**WORK REQUIRED:** From the listing below, copy only the lines running from the line that contains "head = boolean(head, eye_mesh(sign, EYE_RADIUS" to the line that contains "in imported if", both included.
— start DATA SEGMENT —
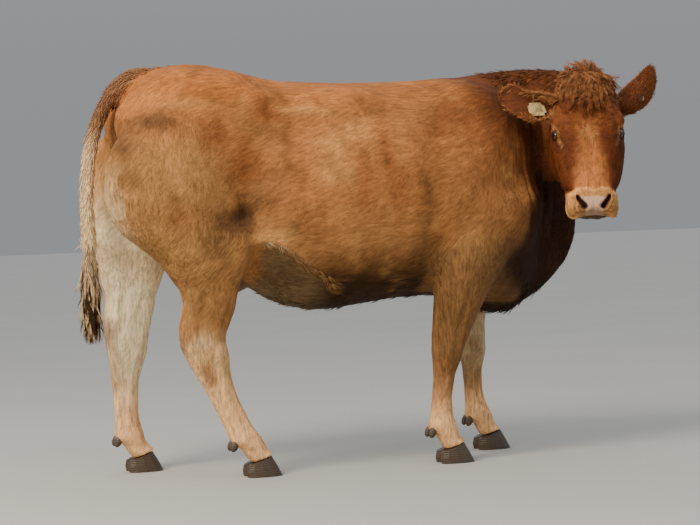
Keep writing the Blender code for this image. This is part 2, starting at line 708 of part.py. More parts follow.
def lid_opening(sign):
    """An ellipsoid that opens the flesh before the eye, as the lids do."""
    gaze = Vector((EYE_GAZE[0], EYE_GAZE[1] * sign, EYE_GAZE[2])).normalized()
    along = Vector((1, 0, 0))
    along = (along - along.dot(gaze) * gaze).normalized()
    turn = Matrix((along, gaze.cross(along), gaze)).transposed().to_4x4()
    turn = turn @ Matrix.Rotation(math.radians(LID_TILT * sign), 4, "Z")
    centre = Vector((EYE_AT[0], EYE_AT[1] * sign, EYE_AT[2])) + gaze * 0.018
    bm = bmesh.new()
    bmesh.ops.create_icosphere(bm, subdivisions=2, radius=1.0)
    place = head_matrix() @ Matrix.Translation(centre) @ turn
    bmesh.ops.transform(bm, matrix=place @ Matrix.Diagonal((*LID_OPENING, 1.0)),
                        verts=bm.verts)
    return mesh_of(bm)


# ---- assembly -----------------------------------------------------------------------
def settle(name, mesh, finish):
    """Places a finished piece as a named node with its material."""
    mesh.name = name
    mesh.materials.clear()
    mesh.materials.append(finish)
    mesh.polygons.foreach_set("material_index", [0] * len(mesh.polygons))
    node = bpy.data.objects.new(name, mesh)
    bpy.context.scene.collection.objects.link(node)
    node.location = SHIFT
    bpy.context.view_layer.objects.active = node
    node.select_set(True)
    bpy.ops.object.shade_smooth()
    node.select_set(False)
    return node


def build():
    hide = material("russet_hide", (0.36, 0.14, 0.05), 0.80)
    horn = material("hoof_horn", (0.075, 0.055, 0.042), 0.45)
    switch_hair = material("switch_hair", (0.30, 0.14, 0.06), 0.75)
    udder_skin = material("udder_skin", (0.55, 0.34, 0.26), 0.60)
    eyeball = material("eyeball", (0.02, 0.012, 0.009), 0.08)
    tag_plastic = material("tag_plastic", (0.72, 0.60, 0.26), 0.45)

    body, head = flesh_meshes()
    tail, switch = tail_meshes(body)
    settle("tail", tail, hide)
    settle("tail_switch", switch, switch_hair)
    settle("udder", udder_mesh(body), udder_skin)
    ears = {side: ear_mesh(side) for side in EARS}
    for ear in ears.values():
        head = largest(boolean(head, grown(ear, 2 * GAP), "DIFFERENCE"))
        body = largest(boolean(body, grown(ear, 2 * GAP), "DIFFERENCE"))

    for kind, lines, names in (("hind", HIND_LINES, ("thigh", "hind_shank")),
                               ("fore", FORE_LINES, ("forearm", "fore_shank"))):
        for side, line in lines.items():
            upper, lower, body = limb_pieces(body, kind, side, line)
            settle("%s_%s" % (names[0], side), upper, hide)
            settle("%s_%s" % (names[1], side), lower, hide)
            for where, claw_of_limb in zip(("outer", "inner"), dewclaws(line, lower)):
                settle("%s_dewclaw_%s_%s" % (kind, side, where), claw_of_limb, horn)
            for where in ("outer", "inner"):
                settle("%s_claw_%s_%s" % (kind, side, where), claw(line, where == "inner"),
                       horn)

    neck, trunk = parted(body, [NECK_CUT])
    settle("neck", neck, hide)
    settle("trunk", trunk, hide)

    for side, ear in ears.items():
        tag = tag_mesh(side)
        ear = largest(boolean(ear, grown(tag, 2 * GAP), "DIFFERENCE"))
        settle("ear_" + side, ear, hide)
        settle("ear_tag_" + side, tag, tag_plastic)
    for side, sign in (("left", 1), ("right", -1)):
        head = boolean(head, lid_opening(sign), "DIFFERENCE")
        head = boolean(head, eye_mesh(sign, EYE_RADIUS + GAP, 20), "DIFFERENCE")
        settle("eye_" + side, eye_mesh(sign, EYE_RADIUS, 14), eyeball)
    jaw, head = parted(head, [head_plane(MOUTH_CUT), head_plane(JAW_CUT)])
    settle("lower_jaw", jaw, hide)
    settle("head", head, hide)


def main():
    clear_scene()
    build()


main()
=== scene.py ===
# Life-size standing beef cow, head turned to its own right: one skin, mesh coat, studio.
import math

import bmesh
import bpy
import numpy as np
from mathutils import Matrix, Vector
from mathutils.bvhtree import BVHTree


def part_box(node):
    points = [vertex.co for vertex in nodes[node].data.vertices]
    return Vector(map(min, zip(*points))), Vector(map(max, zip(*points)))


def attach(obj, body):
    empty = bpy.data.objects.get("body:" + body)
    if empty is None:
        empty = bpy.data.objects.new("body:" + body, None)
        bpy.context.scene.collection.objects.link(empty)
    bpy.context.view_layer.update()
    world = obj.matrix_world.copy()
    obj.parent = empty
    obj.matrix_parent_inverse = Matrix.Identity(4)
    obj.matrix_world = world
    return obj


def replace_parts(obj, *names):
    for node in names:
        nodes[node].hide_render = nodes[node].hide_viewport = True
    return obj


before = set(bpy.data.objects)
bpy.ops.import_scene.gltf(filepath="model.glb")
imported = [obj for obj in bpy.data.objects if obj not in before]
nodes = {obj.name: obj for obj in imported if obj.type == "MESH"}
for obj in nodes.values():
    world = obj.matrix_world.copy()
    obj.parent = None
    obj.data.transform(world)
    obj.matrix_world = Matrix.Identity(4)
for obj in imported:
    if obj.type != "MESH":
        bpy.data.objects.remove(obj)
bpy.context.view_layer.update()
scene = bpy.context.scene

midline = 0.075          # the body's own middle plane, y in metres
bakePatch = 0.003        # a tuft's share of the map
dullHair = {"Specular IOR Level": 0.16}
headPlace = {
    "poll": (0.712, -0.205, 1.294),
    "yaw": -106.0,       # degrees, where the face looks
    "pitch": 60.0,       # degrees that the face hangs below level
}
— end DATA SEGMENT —
**FULL OUTPUT:**
        head = boolean(head, eye_mesh(sign, EYE_RADIUS + GAP, 20), "DIFFERENCE")
        settle("eye_" + side, eye_mesh(sign, EYE_RADIUS, 14), eyeball)
    jaw, head = parted(head, [head_plane(MOUTH_CUT), head_plane(JAW_CUT)])
    settle("lower_jaw", jaw, hide)
    settle("head", head, hide)


def main():
    clear_scene()
    build()


main()
=== scene.py ===
# Life-size standing beef cow, head turned to its own right: one skin, mesh coat, studio.
import math

import bmesh
import bpy
import numpy as np
from mathutils import Matrix, Vector
from mathutils.bvhtree import BVHTree


def part_box(node):
    points = [vertex.co for vertex in nodes[node].data.vertices]
    return Vector(map(min, zip(*points))), Vector(map(max, zip(*points)))


def attach(obj, body):
    empty = bpy.data.objects.get("body:" + body)
    if empty is None:
        empty = bpy.data.objects.new("body:" + body, None)
        bpy.context.scene.collection.objects.link(empty)
    bpy.context.view_layer.update()
    world = obj.matrix_world.copy()
    obj.parent = empty
    obj.matrix_parent_inverse = Matrix.Identity(4)
    obj.matrix_world = world
    return obj


def replace_parts(obj, *names):
    for node in names:
        nodes[node].hide_render = nodes[node].hide_viewport = True
    return obj


before = set(bpy.data.objects)
bpy.ops.import_scene.gltf(filepath="model.glb")
imported = [obj for obj in bpy.data.objects if obj not in before]
nodes = {obj.name: obj for obj in imported if obj.type == "MESH"}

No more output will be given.